Light is of course associated with light-bearing bodies, but it is distinct from them, as seen in its creation apart from the luminaries ( Gen 1:3 ).
The sun and the moon are the “greater light” and the “lesser light” ( Gen 1:16 : Ps 136:7 ), and the stars are closely associated as “stars of light” ( Ps 148:3 ).
“Every passage that speaks of the shining (/ ˒ôr/ in the Hiphil) or the light (/ ˒ôr/ ) of the sun ( Gen 1:14–16 ; Isa 30:20 ; 60:19 ; Jer 31:35 ; Ezk 32:8 ; Ps 136:7–9 ) also refers to the light of the moon and sometimes also of the stars” ( TDOT , I, p. 151).
These heavenly luminaries are an integral part of the wonder of the cosmos as founded by the Creator and serve as a clock to regulate the seasons ( Gen 1:14 ; Ps 104:19 ; Jer 31:35f .).
The ot avoids isolating the sun as “the light” lest the Hebrews succumb to the tendency to worship it (cf.
Job 31:26–27 ).
Another of God’s lights was the pillar of fire that illumined the night for the Israelites during the wilderness wanderings ( Ex 13:21 ; Ps 105:39 ).
This was probably more awesome than lightning, which also displayed the glory of God ( Ps 77:18 [H 19 ]: 97:4 ; Job 36:32 ).
Manmade lights included the sacred lampstand in the tabernacle ( Num 4:9 , 16 ; 8:2 ) which cast its light in the holy place.
Lamps burning olive oil were highly valued for use in people’s homes ( Prov 13:9 ).
/˒ôr/ is used metaphorically when a person’s face or the eyes are viewed as light-bearing objects.
Sometimes literal eyesight is intended ( Ps 38:10 [H 11 ], probably also the difficult I Sam 14:27 ), but more often the “light of the face” refers to a cheerful face expressing good will ( Job 29:24 ).
The favor of a king is seen in his face ( Prov 16:15 ), and “the light of God’s face” indicates divine approval ( Ps 44:3 [H 4 ]; 89:15 [H 16 ]).
In the famous priestly blessing of Num 6:25 , the Hiphil stem of the verb is used in a similar context: “The Lord make his face to shine upon you, and be gracious to you.”
This time-honored expression occurs five times in the Psalms, invoking God’s saving and restoring presence on behalf of his servants ( Ps 31:16 [H 17 ]; 67:1 [H 2 ]; 80:3 , 7 , 19 [H 80:4, 8, 20 ]; 119:135 ).
In Dan 9:17 the great statesman implores the Lord of mercy to let his face shine upon his sanctuary and reverse the desolate conditions in Jerusalem.
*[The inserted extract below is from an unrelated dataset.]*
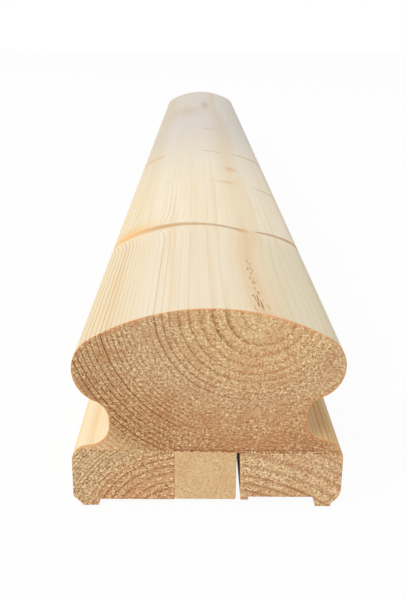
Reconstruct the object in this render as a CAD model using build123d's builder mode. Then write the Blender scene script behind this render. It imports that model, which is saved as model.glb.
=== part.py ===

The expression finds a parallel in Ugaritic, “the countenace of the sun shines upon me,” meaning “I enjoy the favor of the king.”
Light can also symbolize general “life” or “prosperity.”
“To see the light” is “to be born” ( Job 3:16 ), and the “light of life” is a poetic reference to being alive ( Job 33:30 ; Ps 56:13 [H 14 ]).
Some, however, contend that this compound should be rendered “the land of the living” because this is the meaning of the word in Phoenician.
It makes excellent sense in such passages as Job 33:30 .
The word “land” is found in Ps 116:9 , a close parallel to Ps 56:13 [H 14 ].
Dahood (/ Psalms, I, II/ in AB ) suggests the meaning “land of eternal life.”